The second set, however, much like the second set against North Carolina, went way out of Texas’ favor. With the score tied at nine, BYU went on a 10-2 run, which included four blocks by the Cougars to take a 19-11 lead en route to a 25-16 set win.
But coming out of intermission, a new Texas team emerged. Needing a set win to keep the match alive, the Longhorns fired a .357 hitting percentage and kept the Cougars from getting any blocks in the set. After BYU hung around to tie the set at 17-all, Texas fired off an 8-0 run to force the match to a fourth set.
In that fourth set, the Longhorns held off Cougar run after Cougar run to stay alive. Fighting off one match point at 24-23, Texas appeared to be set up for a set point after an attack by BYU senior opposite hitter Jennifer Hamson went long. However, the down official, who was furthest away from the play, called that there was a touch, giving BYU a match point that they would convert to win the match.
“I think I can't comment on refereeing, but I can comment where I think the sport needs to go and I think we need to look at some instant replays and some abilities to make some calls, because it's difficult when you get a two‑point switch and your kids tried as hard as they did,” Elliott, who was given a yellow card for arguing the call, said.
When their attacks weren’t being block, the Longhorns had to deal with the Cougars managing to seemingly dig up every ball to set up their attack.
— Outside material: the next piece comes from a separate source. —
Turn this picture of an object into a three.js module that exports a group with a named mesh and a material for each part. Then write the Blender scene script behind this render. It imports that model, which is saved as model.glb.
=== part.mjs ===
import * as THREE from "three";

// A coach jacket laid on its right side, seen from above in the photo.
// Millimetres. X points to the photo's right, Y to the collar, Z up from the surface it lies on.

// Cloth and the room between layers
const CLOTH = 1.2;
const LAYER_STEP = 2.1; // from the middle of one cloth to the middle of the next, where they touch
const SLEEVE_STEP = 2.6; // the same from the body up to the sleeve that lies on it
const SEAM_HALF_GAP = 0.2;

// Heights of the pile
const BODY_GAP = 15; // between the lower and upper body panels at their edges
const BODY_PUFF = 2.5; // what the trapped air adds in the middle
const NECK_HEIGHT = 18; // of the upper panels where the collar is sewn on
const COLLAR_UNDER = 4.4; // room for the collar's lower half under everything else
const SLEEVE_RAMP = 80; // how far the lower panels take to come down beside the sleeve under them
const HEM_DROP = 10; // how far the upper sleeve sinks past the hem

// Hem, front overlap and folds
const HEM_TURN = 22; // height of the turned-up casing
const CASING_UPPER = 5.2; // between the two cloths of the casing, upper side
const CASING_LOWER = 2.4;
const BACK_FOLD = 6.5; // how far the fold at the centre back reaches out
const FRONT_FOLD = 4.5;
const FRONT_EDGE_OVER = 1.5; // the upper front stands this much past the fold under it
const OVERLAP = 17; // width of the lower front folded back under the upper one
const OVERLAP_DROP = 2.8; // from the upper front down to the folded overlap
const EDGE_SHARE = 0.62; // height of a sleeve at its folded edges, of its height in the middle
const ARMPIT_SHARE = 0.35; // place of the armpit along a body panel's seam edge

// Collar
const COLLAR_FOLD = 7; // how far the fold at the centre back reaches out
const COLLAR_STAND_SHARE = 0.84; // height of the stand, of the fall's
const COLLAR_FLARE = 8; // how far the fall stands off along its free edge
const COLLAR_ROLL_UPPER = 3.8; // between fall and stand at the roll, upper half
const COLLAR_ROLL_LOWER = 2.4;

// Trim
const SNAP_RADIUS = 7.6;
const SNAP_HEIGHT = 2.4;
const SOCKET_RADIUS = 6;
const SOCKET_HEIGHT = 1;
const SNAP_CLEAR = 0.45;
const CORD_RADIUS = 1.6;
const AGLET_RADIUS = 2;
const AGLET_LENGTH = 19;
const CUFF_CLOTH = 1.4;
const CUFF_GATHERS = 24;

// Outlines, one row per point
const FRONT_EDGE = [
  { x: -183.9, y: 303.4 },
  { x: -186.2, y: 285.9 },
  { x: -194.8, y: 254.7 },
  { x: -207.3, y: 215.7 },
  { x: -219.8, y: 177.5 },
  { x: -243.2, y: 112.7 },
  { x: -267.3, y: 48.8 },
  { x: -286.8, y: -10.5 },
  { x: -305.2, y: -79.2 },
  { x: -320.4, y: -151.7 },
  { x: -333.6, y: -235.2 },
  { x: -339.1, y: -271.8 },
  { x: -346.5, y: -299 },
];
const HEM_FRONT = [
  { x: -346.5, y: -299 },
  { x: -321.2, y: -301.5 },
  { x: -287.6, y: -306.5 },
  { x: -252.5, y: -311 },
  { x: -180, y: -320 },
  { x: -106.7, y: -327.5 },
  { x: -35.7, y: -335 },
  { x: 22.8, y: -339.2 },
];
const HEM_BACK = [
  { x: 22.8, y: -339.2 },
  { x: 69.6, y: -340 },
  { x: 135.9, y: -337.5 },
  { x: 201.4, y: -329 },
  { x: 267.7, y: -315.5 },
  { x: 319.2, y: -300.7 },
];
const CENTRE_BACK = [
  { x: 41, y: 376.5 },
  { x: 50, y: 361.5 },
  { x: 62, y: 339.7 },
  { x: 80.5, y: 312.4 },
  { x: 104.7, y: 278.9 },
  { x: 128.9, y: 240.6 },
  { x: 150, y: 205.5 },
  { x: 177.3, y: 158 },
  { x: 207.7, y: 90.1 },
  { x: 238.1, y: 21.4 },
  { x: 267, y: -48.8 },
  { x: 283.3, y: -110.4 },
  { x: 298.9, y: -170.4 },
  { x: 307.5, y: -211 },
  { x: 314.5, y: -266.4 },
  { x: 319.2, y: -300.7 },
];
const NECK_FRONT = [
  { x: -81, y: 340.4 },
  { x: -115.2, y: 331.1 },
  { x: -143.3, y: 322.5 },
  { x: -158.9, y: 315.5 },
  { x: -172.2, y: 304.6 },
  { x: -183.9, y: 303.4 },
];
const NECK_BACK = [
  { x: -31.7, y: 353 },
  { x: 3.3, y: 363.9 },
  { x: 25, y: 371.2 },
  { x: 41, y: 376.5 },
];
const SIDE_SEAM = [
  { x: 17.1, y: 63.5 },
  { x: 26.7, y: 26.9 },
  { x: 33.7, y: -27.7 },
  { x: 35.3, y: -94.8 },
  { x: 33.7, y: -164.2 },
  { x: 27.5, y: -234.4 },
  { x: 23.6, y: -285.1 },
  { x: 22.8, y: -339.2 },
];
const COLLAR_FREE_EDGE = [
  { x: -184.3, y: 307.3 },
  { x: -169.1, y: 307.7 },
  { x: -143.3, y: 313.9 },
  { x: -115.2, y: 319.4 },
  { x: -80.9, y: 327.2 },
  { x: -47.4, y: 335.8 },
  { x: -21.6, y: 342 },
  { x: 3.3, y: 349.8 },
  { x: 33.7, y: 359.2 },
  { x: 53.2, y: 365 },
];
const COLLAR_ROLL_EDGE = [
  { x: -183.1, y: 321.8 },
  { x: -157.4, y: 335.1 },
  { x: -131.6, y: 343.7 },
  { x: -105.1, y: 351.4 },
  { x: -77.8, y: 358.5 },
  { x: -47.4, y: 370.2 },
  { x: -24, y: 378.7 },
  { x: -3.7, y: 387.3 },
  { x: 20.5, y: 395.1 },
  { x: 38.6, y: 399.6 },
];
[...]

The BYU backline came up with 52 digs, which then allowed BYU to drill 57 kills.
“We just wanted to make sure that we had each other's backs,” BYU senior outside hitter Tambre Nobles said. “We wanted our hitters to go up and have the confidence to take big swings knowing our defense would have our back if we got blocked.”
One bright spot for Texas in the loss was sophomore middle blocker Chiaka Ogbogu. Ogbogu finished the night with a team-high and a career-high 14 kills and posted a hitting percentage of .500 as the Longhorns tried to feed the ball to the middle of the court to throw off the BYU block.
“I think it's a change in playing with the middles a lot more, getting them involved in the game is what made a difference for sure,” senior outside hitter Khat Bell said. “They were able to spread the offense a lot more and get the BYU's middles to bite a little bit.”
The loss ends Texas’ season in the national semifinal round for the second straight year. Last year Texas was upset by Wisconsin after many thought the Longhorns overlooked the Badgers. This year, however, Elliott thought they did a good job in preparing for their unseeded opponent.
“I told our staff, ‘Look, if we don't win this match it wasn't because we didn't prepare the right way, it wasn't because of the talk we had,’” Elliott said.
Elliott said he will give the players a break and then ask them questions about every part of the program before they “pick up the pieces and build a new puzzle and try to figure it out again.” But for seniors Haley Eckerman and Bell, this was their last match in a Texas uniform. Still, Eckerman, who has seemed to become the face of the program in her time on the Forty Acres, said they went out strong.
“It’s hard as a loss but we know that we fought and that that game could have gone either way,” Eckerman said. “And if we would have gone into a fifth set, we knew that we could take over a game."